What's more: since the whole game will take up as much as 252.5K you cannot just create one single executable program. As a matter of fact, there is not even something you could call an executable file. These things did/do not exist on the AppleII. All you have is a bootable floppy disk image. Of course, there were several disk operating systems like DOS3.3, the successor ProDOS and ApplePascal (= UCSD Pascal), but they all came with their own file system and all of them had to be loaded from disk first. There is no DOS stored in the ROM of the AppleII. The old DOS3.3 was loaded during the boot process into $9600..$bfff. ProDOS, more advanced, would load itself into the language card just like the ApplePascal system. Games, on the other hand, would use every single byte of the memory which usually meant to throw away the file system and load the sectors directly from disk bypassing the need for any directory or file allocation table etc. POP works the same way. There is no file system on the disk. Data and program are stored in specific sectors and loaded via the RWTS. Take a look at the following code:
First, the program will tell the RWTS from which disk to load (as there are two disks). Second, POP tells the RWTS that it wants to load from track #2. Then it calls the RWTS (named rw18 here which means 'read-write-18 sectors' indicating a special disk layout at GCR level). The following bytes are parameters. The routine rw18 will pop the return address and use this as a pointer to the parameter list. The first byte is the rwts command: read a group of sectors. In this case the command is followed by a list of addresses (high byte only) which correspond to the sectors on the disk: load the first sector to address $e000, load the second sector to address $e100 ... . The NULL-byte 00 means: don't load this sector. The list always contains 18 addresses since the (special) POP track also contains 18 sectors. This is a problem, as mentioned before, because standard disk images (*.dsk) will only allow 16 sectors per track.

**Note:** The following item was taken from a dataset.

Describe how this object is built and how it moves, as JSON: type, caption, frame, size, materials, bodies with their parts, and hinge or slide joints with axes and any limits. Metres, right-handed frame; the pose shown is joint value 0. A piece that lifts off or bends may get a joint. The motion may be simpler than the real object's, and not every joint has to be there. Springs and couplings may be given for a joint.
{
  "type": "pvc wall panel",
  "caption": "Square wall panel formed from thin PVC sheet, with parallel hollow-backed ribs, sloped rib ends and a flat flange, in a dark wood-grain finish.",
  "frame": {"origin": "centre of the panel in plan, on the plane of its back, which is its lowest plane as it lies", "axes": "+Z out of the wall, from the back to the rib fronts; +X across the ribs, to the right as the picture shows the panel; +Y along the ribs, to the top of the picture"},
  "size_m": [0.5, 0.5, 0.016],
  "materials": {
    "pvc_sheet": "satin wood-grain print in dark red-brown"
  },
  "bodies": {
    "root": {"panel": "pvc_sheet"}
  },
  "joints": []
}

After the routine rw18 has finished reading, it will push back the return address incremented by the total number of parameter list bytes (here: 19) and jump back to the program.
What does this mean for you?
1) You cannot just assemble the source files and expect them to run. Instead you must place the object code inside a disk image and load it from disk via your own RWTS.
2) Your assembler must support two important pseudo instructions: OBJ and SAVE (can be named differently)
While ORG will allow you to assemble a source file for a specific address, OBJ will actually write the generated object code to this address. Note: the addresses of ORG and OBJ can not only but must be different! SAVE will allow you to store some part of the virtual memory of the assembler in a file. For example:
SAVE "POP disk image 1.dsk", $0, $22fff
This will store the content of the virtual memory $0..$22fff into a file "POP disk image 1.dsk". You have to use this instruction at least twice to create two disk images. This is the easiest and fastest way to put your program onto the disk. If your assembler does not support instructions like these: throw it away and get another one. The following is an actual example:
; boot sector
; this boot program will load
; sectors 1..15 to addresses $900..$17ff
; look here: the code will be assembled to be used at address $800
; but it will be written at the very beginning of the virtual memory
obj $00000 ; address on DOS-disk ==> track #0, sector #0
hex 01 ; load one sector
; reset 6502
; reset softswitches
sta $c000 ; disable 80col store
sta $c002 ; read main 47.5
sta $c004 ; write main 47.5
sta $c006 ; enable slot $c100
sta $c008 ; read main ZP+LC
sta $c00c ; display 40col
sta $c00e ; disable altcharset
bit $c05f ; annunciator #3 on
bit $c051 ; text
bit $c052 ; no mixed
bit $c054 ; page 1
bit $c056 ; lores
; clear text screen
lda #32 + $80
?0: sta $400, x
sta $500, x
sta $600, x
sta $700, x
; load basic system
lda #$60 ; patch RTS
sta boot + 1
lda $2b ; slot
sta ?11 + 2 ; patch JSR instruction
?10: ldy #14 ; load 15 sectors
lda .boot_sector, y
sta $3d ; sector
sta $27 ; address high
?11: jsr $ff5c ; read sector
dec ?10 + 1 ; dec number of sectors
; clear memory
?20: sta $0, x
sta $100, x
sta $200, x
sta $300, x
sta $c050 ; switch on lores
; fill screen with magenta pixels to show we are here..
lda #$11 ; colour = magenta
?30: sta $400, x
sta $500, x
sta $600, x
sta $700, x
.endless: jmp .endless ; example ends here
.boot_sector: hex 0d0b09070503010e0c0a080604020f
even 256 ; fill rest of sector with 0
; here you will usually find the RWTS
hex 0101010101010101 ; just to indicate first sector
org $0a00 ; will be loaded at address $a00
obj $00200 ; but is the second sector on the disk
hex 0202020202020202 ; just to indicate second sector
org $0b00 ; ...
; end of track #0
sav "test.dsk", 0, $22fff ; save the virtual memory as a disk image (140kb)
This example will load the whole track #0 at $800..$17ff with the first sector (boot sector) being loaded by the autostart ROM and the rest using the boot rom of the floppy disk drive. Note: this is just one way of doing it. There are lots. Unfortunately, the RWTS of POP is not included in the source files. And you cannot use the calls to rw18 since you do not have disk images that work with 18 sectors.
To sum up (again, sorry for being repetitive):
If you want to assemble an executable (= bootable) disk image, it's good to have an assembler that will offer pseudo instructions which will allow easy creation of a disk image. In addition, you definitely need a proper RWTS to load the program and the data from disk. Otherwise your program will not work. To achieve this, however, you must determine where to put the RWTS in memory (address and length) first. I'm afraid there are a few steps to go before you can even see the credits on the screen. But it's manageable.